The panelists included a research scientist with Autodesk, a firm that makes computer-aided design software and is working on a way to automate the work of architects using artificial intelligence, as well as the CEO of a company called Recommind, which helps its clients sift through their yawning troves of Big Data. 

The most noteworthy presence, however, was the controversial former Service Employees International Union boss Andy Stern. Stern left union leadership in 2010 and took a post at Columbia University funded by private equity billionaire Ronald O. Perelman. In 2006, Stern reportedly scuttled a large SEIU organizing drive at a company owned by Perelman.

In this confab, though, Stern was the insurgent voice of worker self-determination. He argued for a basic income guarantee to support the many millions of workers soon to be displaced by automation. “I think we should admit publicly that we’re arriving at a future where there’s not enough work for people,” Stern said. He suggested that society could find ways for people to find fulfillment outside of the workplace, perhaps through childcare or the arts. 

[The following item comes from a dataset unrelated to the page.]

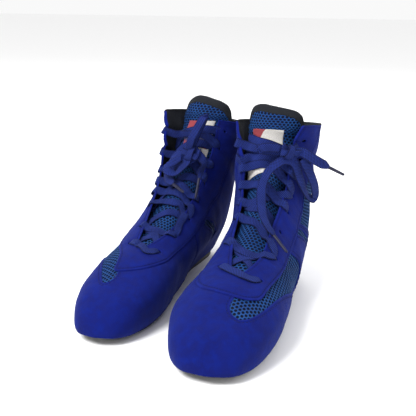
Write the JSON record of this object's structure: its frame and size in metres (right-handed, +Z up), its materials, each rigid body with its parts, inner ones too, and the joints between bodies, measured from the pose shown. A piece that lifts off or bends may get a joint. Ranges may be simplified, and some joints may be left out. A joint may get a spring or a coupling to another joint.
{
  "type": "boxing boots",
  "caption": "Pair of laced mid-height boxing boots in suede and mesh, with a thin flat rubber sole, padded tongue and tied flat laces.",
  "frame": {"origin": "on the floor, under the middle of the pair's bounding box (the bow's free laces left out)", "axes": "toes towards -Y, heels towards +Y, +Z up; the right boot stands on the -X side and further back, the left boot on the +X side"},
  "size_m": [0.2455, 0.3354, 0.1859],
  "materials": {
    "suede": "napped suede, matte",
    "mesh": "perforated knit mesh",
    "lining": "matte woven",
    "rubber": "matte moulded",
    "board": "pressed fibre",
    "foam": "cloth on foam",
    "label": "woven badge",
    "lace": "flat woven",
    "aglet": "smooth dark film"
  },
  "bodies": {
    "right_boot": {"right_outsole": "rubber", "right_lasting_board": "board", "right_sockliner": "foam", "right_toe_puff": "board", "right_heel_counter": "board", "right_lining": "lining", "right_lateral_mesh": "mesh", "right_medial_mesh": "mesh", "right_vamp": "suede", "right_lace_stay": "suede", "right_lateral_quarter": "suede", "right_medial_quarter": "suede", "right_backstay": "suede", "right_collar_binding": "lining", "right_tongue": "mesh", "right_tongue_label": "label", "right_laced_rows": "lace", "right_knot": "lace", "right_bow_loop_1": "lace", "right_bow_loop_2": "lace", "right_lace_end_1": "lace", "right_lace_end_2": "lace", "right_aglet_1": "aglet", "right_aglet_2": "aglet"},
    "right_tongue_top": {"right_tongue_top": "mesh"},
    "left_boot": {"left_outsole": "rubber", "left_lasting_board": "board", "left_sockliner": "foam", "left_toe_puff": "board", "left_heel_counter": "board", "left_lining": "lining", "left_lateral_mesh": "mesh", "left_medial_mesh": "mesh", "left_vamp": "suede", "left_lace_stay": "suede", "left_lateral_quarter": "suede", "left_medial_quarter": "suede", "left_backstay": "suede", "left_collar_binding": "lining", "left_tongue": "mesh", "left_tongue_label": "label", "left_laced_rows": "lace", "left_knot": "lace", "left_bow_loop_1": "lace", "left_bow_loop_2": "lace", "left_lace_end_1": "lace", "left_lace_end_2": "lace", "left_aglet_1": "aglet", "left_aglet_2": "aglet"},
    "left_tongue_top": {"left_tongue_top": "mesh"}
  },
  "joints": [
    {"name": "boots_apart", "type": "slide", "parent": "right_boot", "child": "left_boot", "axis": [1, 0, 0], "range_m": [0, 0.3]},
    {"name": "right_tongue_fold", "type": "hinge", "parent": "right_boot", "child": "right_tongue_top", "pos_m": [0.00211, 0.07952, 0.1695], "axis": [0.9489, -0.3156, 0], "range_deg": [-5, 30], "stiffness_Nm_per_rad": 0.02},
    {"name": "left_tongue_fold", "type": "hinge", "parent": "left_boot", "child": "left_tongue_top", "pos_m": [0.06362, 0.02594, 0.1695], "axis": [0.9711, -0.2385, 0], "range_deg": [-5, 30], "stiffness_Nm_per_rad": 0.02}
  ]
}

“Are unions part of that?” the moderator asked.

“I don’t think unions are part,” Stern replied. On the other hand, he said, “clearly markets and technology are part of the consideration.”

Later, he elaborated, “There’s a role for people to organize. Unfortunately unions have become a legacy institution that didn’t change with the times, like many institutions… Ask Eastman Kodak what happens when you miss the change.”

Absent radical and sweeping new safety net programs, Stern had a pessimistic view of the near future. “That’s where we’re headed right now, more toward The Hunger Games than an evolution toward a greater society.”

It was at this point—when someone had finally asked a question worth asking, and when, even more remarkably, someone supplied an intriguing answer—that the stream from the St. Regis suddenly cut out. The Bloomberg live feed was replaced by a looping video of a tropical fish tank, such as one might find in the reception area outside a corporate corner office. I watched the fish swim for a while and finally retreated under the covers.